Sarah Downey, in the journal Mythlore, likens Galadriel to a guide-figure such as Dante's Beatrice in his Divine Comedy, and the Phial "a continued guidance" for Frodo after he has left Lothlórien. Further, she notes that the Phial holds "the light of Eärendil's star, set amid the waters of my fountain", and that Sam voices Galadriel's association with both light and water. Downey comments that like Galadriel, the pearl-maiden in the medieval English poem Pearl is seen in white and gold, while Beatrice shimmers "clothed in the colour of a living flame". The light-bearing Phial, then, connects Galadriel with the celestial ladies of the Middle Ages.

=== Water of baptism ===

Jason Fisher draws a parallel between the water in the Phial and the Christian sacrament of baptism, noting that Tolkien recognized the similarities between the character of Galadriel and Mary, mother of Jesus. The Phial is akin to charismata, spiritual gifts, in line with Jesus's words in the Book of Revelation: "And he that overcometh, and keepeth my works unto the end, [...] I will give the Morning Star" (2:26–28); in Tolkien's legendarium, the Morning Star corresponds to the Silmaril carried by Eärendil, whose light the Phial captures. The Episcopal priest and Tolkien scholar Fleming Rutledge similarly comments that the Phial is "filled with baptismal water".

== Adaptations ==

Sam Gamgee using the Phial of Galadriel to dazzle and defeat Shelob. The prop was made by Wētā Workshop to match Tolkien's description.

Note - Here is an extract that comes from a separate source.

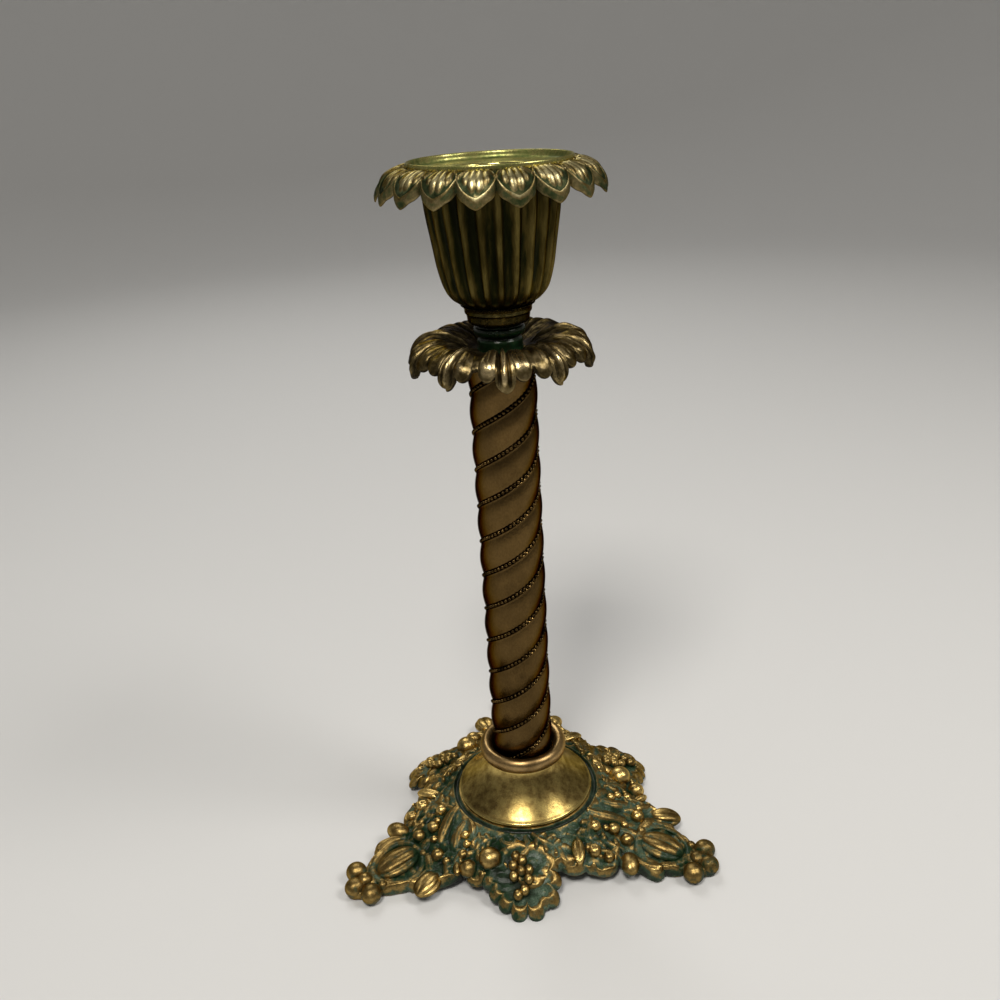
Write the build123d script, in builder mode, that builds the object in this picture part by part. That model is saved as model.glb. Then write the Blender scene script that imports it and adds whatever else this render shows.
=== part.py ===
from build123d import *
from math import atan2, cos, degrees, hypot, pi, radians, sin
import os

# Spiral candle holder of cast and spun brass, held together by one rod on its axis.
# The ground is z = 0 and the column's axis is Z. The base has three long arms, at
# 90, 210 and 330 degrees, and three short ones, each 60 degrees on from a long one.
# All lengths are in millimetres.

# Plan of the base casting
arm_count = 3
first_arm_angle = 90.0
short_arm_turn = 180.0 / arm_count
long_reach = 72.0
short_reach = 49.5
waist_radius = 39.0

# Height of the base casting: a seat for the dome, a falling plate and flat arm ends
seat_height = 14.0
seat_radius = 25.5
arm_height = 3.6
arm_flat_reach = 60.0
plate_wall = 2.4
plate_fall_power = 2
leaf_wall = 2.6
leaf_edge_height = 1.9
boss_radius = 8.5
boss_depth = 2.0

# Rod, nuts and washer that hold the stack together
rod_radius = 3.0
rod_clearance = 0.15
rod_tail = 1.5
nut_height = 4.6
nut_across_flats = 10.0
nut_sides = 6
nut_corner = 0.5
washer_radius = 7.0
washer_thickness = 1.2

# Spun foot dome and the cast ring on it
dome_rim_radius = 23.7
dome_rim_height = 0.9
dome_top_radius = 12.8
dome_height = 15.0
dome_wall = 1.0
dome_flare_power = 1.7
groove_depth = 0.9
ring_height = 5.2
ring_radius = 15.1

# Twisted column
column_radius = 10.5
valley_radius = 9.65
bead_radius = 0.62
column_length = 142.5
column_bore = 7.5
twist_starts = 3
twist_pitch = 37.1
twist_phase = 94.7
ring_gap = 0.5

# Collar of curled leaves
leaf_count = 10
first_leaf_angle = -89.5
collar_tip_radius = 28.3
collar_crest_radius = 19.9
collar_crest_height = 8.2
collar_drop = 1.9
collar_hub_radius = 8.4
collar_hub_thickness = 3.5
collar_wall = 2.2

# Turned neck
neck_length = 13.8
neck_drum_radius = 6.4

# Fluted cup
cup_foot_radius = 10.7
cup_mouth_radius = 19.9
cup_height = 35.4
cup_wall = 1.5
cup_floor = 3.2
flute_count = 23
flute_depth = 0.75
first_rib_angle = -86.5

# Petal pan and the spun socket in it
petal_count = 18
first_petal_angle = 1.6
petal_tip_radius = 32.9
petal_notch_radius = 29.6
petal_drop = 7.2
petal_edge = 2.1
petal_root_height = 3.5
pan_web = 1.8
spigot_length = 3.5
spigot_wall = 1.5
moving_gap = 0.3
seat_gap = 0.15
liner_radius = 23.5
liner_height = 3.1
liner_wall = 0.9
socket_radius = 11.0
socket_depth = 25.0

# Heights that follow from the stack, and one overrun for every cut
dome_top = seat_height + dome_height
collar_seat = dome_top + column_length
neck_seat = collar_seat + collar_hub_thickness
cup_seat = neck_seat + neck_length
cup_mouth = cup_seat + cup_height
pan_top = cup_mouth + pan_web
overrun = 1.0


def polar(radius, angle):
    """Point of the plan at a radius and an angle in degrees."""
    return (radius * cos(radians(angle)), radius * sin(radians(angle)))


def lerp(start, end, share):
    """Value a share of the way from start to end."""
    return start + (end - start) * share


def upright_plane(angle):
    """Upright plane through the axis, its own X outwards at an angle in degrees."""
    outward = Vector(1, 0, 0).rotate(Axis.Z, angle)
    return Plane(origin=(0, 0, 0), x_dir=outward, z_dir=outward.rotate(Axis.Z, -90))


def pod(half_length, half_width):
    """Round bar with ball ends, its long axis along X, centred on the origin."""
    with BuildPart() as shape:
        with BuildSketch():
            SlotOverall(2 * half_length, 2 * half_width)
            lower_half = (Align.CENTER, Align.MAX)
            Rectangle(2 * half_length, half_width, align=lower_half, mode=Mode.SUBTRACT)
        revolve(axis=Axis.X)
    return shape.part


def ball(radius):
    """Ball centred on the origin."""
    with BuildPart() as shape:
        Sphere(radius)
    return shape.part


def plate_top(reach):
    """Height of the base plate's upper face at a distance from the axis."""
    share = min(max((arm_flat_reach - reach) / (arm_flat_reach - seat_radius), 0), 1)
    return lerp(arm_height, seat_height, share**plate_fall_power)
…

The Phial of Galadriel has been illustrated by Tolkien artists including John Howe, Anke Eißmann, and Ted Nasmith. The Phial appears in Peter Jackson's film trilogy, both in The Fellowship of the Ring where Galadriel presents Frodo with the gift, and in The Return of the King where Frodo and Sam use it to get through the Pass of Cirith Ungol, its light dazzling Shelob the giant spider. The prop was made in accordance with Tolkien's written description by Wētā Workshop. There are two Phial of Galadriel cards in the Lord of the Rings Trading Card Game.